Take a good look. These “amber waves of grain” were grown by Mother Nature in South Dakota.
Springtime at the Coyne Prairie in Missouri… ah.
And Indian paintbrushes feeding a hummingbird along the grasses of a Wisconsin prairie. I just could not resist.
Shocking, isn’t it, to contemplate a vast expanse of ripening grasses that thrive, year in and year out, century in and century out, without outside inputs, without fertilizers, and pesticides, without weeding, and without human “management.” And build soil in the process!
While food forests were utilized by subsistence farmers in Amazonia, Oceania and southeastern North America, there is no record of ancient food prairies that I am aware of. Perhaps those neolithic farmer/breeders took the easy way out. Breeding grassy/herby perennials and combining them into complex communities, then harvesting them successfully presents so many obstacles even today that Wes Jackson’s crew has had to endure disbelief for years. And indeed, the Land Institute does not have many of the answers even now. In order to learn grow an edible prairie, first you must have the plants to do it with.
Yet… I have this tickly feeling that when the prairies were plowed up and blown away, we all lost more than good deep soil and critter habitat. Would it be so far out of the range of possibility to think that the Sioux — who had been farmers, growing maize, beans, squash, melons and tobacco, leaving that livelihood behind with the coming of the horse — did not abandon their plant selection and modification skills as they followed the buffalo?
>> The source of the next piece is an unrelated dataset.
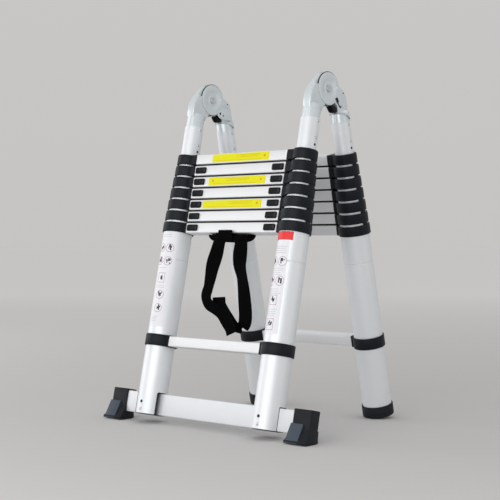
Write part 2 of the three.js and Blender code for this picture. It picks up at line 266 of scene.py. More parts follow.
def prism(outline, low, high, edge=0.0, steps=2):
    """An outline in XY made thick along Z, with rounded rims of the given size."""
    rings = []
    for i in range(steps + 1):
        angle = math.pi / 2 * i / steps
        ring = inset(outline, edge * (1 - math.sin(angle))) if edge else outline
        rings.append([(x, y, low + edge * (1 - math.cos(angle))) for x, y in ring])
        if not edge:
            break
    top = [[(x, y, high - (z - low)) for x, y, z in ring] for ring in reversed(rings)]
    return loft(rings + top)


def make_piece(name, part, matrix, body, material, sharp=32):
    mesh = part if isinstance(part, bpy.types.Mesh) else mesh_from(name, *part)
    piece = bpy.data.objects.new(name, mesh)
    bpy.context.scene.collection.objects.link(piece)
    piece.matrix_world = matrix
    if not mesh.materials:
        mesh.shade_smooth()
        mesh.set_sharp_from_angle(angle=math.radians(sharp))
        mesh.materials.append(material)
    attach(piece, body)
    return piece


def solid_object(part):
    mesh = mesh_from("cutting_solid", *part)
    solid = bpy.data.objects.new("cutting_solid", mesh)
    bpy.context.scene.collection.objects.link(solid)
    build = bmesh.new()
    build.from_mesh(mesh)
    bmesh.ops.remove_doubles(build, verts=build.verts, dist=1e-6)
    bmesh.ops.recalc_face_normals(build, faces=build.faces)
    build.to_mesh(mesh)
    build.free()
    return solid


def carve(part, joins=(), cuts=(), bevel=0.0, segments=2, angle=35):
    """One mesh from a solid with others joined to it and cut from it, then bevelled."""
    base = solid_object(part)
    helpers = []
    for operation, others in (("UNION", joins), ("DIFFERENCE", cuts)):
        for other in others:
            helper = solid_object(other)
            helpers.append(helper)
            modifier = base.modifiers.new(operation, "BOOLEAN")
            modifier.operation = operation
            modifier.solver = "EXACT"
            modifier.object = helper
    if bevel:
        modifier = base.modifiers.new("edges", "BEVEL")
        modifier.width = mm(bevel)
        modifier.segments = segments
        modifier.limit_method = "ANGLE"
        modifier.angle_limit = math.radians(angle)
        modifier.use_clamp_overlap = True
    bpy.context.view_layer.update()
    graph = bpy.context.evaluated_depsgraph_get()
    mesh = bpy.data.meshes.new_from_object(base.evaluated_get(graph))
    for helper in helpers + [base]:
        bpy.data.objects.remove(helper)
    return mesh


# ---- materials ----
def new_material(name, colour, metallic, roughness):
    material = bpy.data.materials.new(name)
    material.use_nodes = True
    shader = material.node_tree.nodes["Principled BSDF"]
    shader.inputs["Base Color"].default_value = (*colour, 1)
    shader.inputs["Metallic"].default_value = metallic
    shader.inputs["Roughness"].default_value = roughness
    return material, material.node_tree, shader


def object_space(tree, scale):
    """Object coordinates in metres, stretched by a scale on each axis."""
    source = tree.nodes.new("ShaderNodeTexCoord")
    mapping = tree.nodes.new("ShaderNodeMapping")
    mapping.inputs["Scale"].default_value = scale
    tree.links.new(source.outputs["Object"], mapping.inputs["Vector"])
    return mapping.outputs["Vector"]


def noise(tree, vector, scale, detail=3.0, roughness=0.5):
    node = tree.nodes.new("ShaderNodeTexNoise")
    node.inputs["Scale"].default_value = scale
    node.inputs["Detail"].default_value = detail
    node.inputs["Roughness"].default_value = roughness
    tree.links.new(vector, node.inputs["Vector"])
    return node.outputs["Fac"]


def spread(tree, value, low, high, from_low=0.3, from_high=0.7):
    node = tree.nodes.new("ShaderNodeMapRange")
    node.inputs["From Min"].default_value = from_low
    node.inputs["From Max"].default_value = from_high
    node.inputs["To Min"].default_value = low
    node.inputs["To Max"].default_value = high
    tree.links.new(value, node.inputs["Value"])
    return node.outputs["Result"]


def tint(tree, value, first, second):
    node = tree.nodes.new("ShaderNodeMix")
    node.data_type = "RGBA"
    node.inputs["A"].default_value = (*first, 1)
    node.inputs["B"].default_value = (*second, 1)
    tree.links.new(value, node.inputs["Factor"])
    return node.outputs["Result"]


def bump(tree, shader, height, distance, strength=1.0):
    node = tree.nodes.new("ShaderNodeBump")
    node.inputs["Distance"].default_value = distance
    node.inputs["Strength"].default_value = strength
    tree.links.new(height, node.inputs["Height"])
    tree.links.new(node.outputs["Normal"], shader.inputs["Normal"])
    return node


def edge_wear(tree, width=0.0006):
    """0 on flats and 1 on convex edges, from the surface's own shape."""
    bevel = tree.nodes.new("ShaderNodeBevel")
    bevel.samples = 4
    bevel.inputs["Radius"].default_value = width
    geometry = tree.nodes.new("ShaderNodeNewGeometry")
    dot = tree.nodes.new("ShaderNodeVectorMath")
    dot.operation = "DOT_PRODUCT"
    tree.links.new(bevel.outputs["Normal"], dot.inputs[0])
    tree.links.new(geometry.outputs["Normal"], dot.inputs[1])
    return spread(tree, dot.outputs["Value"], 1, 0, 0.92, 1.0)


def brushed_aluminium(name, colour, along, metallic=0.75, roughness=0.36):
    """Clear-anodised extrusion: fine die lines along one axis and slow cloudy variation."""
    material, tree, shader = new_material(name, colour, metallic, roughness)
    stretch = [60.0, 60.0, 60.0]
    stretch["xyz".index(along)] = 1.2
    lines = noise(tree, object_space(tree, stretch), 22, 4, 0.6)
    clouds = noise(tree, object_space(tree, (1, 1, 1)), 9, 3, 0.55)
    darker = tuple(c * 0.93 for c in colour)
    tree.links.new(tint(tree, clouds, darker, colour), shader.inputs["Base Color"])
    tree.links.new(
        spread(tree, lines, roughness - 0.05, roughness + 0.07), shader.inputs["Roughness"]
    )
    bump(tree, shader, lines, 0.00004, 0.35)
    return material


def cast_aluminium(name, colour, paler):
    """Die-cast arms under a thin silver coat: soft mottling and a fine pebbled skin."""
    material, tree, shader = new_material(name, colour, 0.3, 0.3)
    space = object_space(tree, (1, 1, 1))
    mottle = noise(tree, space, 16, 3, 0.5)
    grain = noise(tree, space, 1500, 2, 0.5)
    tree.links.new(tint(tree, mottle, colour, paler), shader.inputs["Base Color"])
    tree.links.new(spread(tree, mottle, 0.27, 0.33), shader.inputs["Roughness"])
    bump(tree, shader, grain, 0.00005, 0.2)
    return material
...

Most of the time, it was the prairie that fed them, not the big animals. Surely they tended the land just like the tribes in California (described so vividly in Tending the Wild). Did they sprinkle their favorite grass seeds in the way of the buffalo to be trampled in? Did they replant nutritious tubers and nurture and spread patches of their favorite berries? Did they encourage lamb’s quarters with particularly big seeds? Certainly they lit fires that set back the annuals and encouraged new growth. Applying their skills toward making the prairie around them even more edible, even more abundant, they may have left an inheritance that would simply not have been noticed by European observers. After all, westerners caught on to the role Amazonian tribes played in the creation of that fecund jungle just a few years ago. Such gentle, mutually enhancing coexistence with the surrounding biome comes to us as a surprise.
There seems to be enough evidence that modestly-well yielding and tasty perennial grasses, oil seed plants and legumes that also survive for several years are not too distant a goal. But I see a temptation to take the most promising of these and grow them in monocultures. Why? Because that is what the first farmers involved in the project are already doing, right now. Even for organic farmers, the jump to perennials and polycultures might be too big to make. On the other hand, for permaculture-oriented folk, it’s the natural step, because we are rooted in the polyculture vision to begin with. An alliance of perennial plant breeders, those with prairie restoration experience, and permaculturists is needed to guide this project on the next leg of its ambitious, far-seeing journey.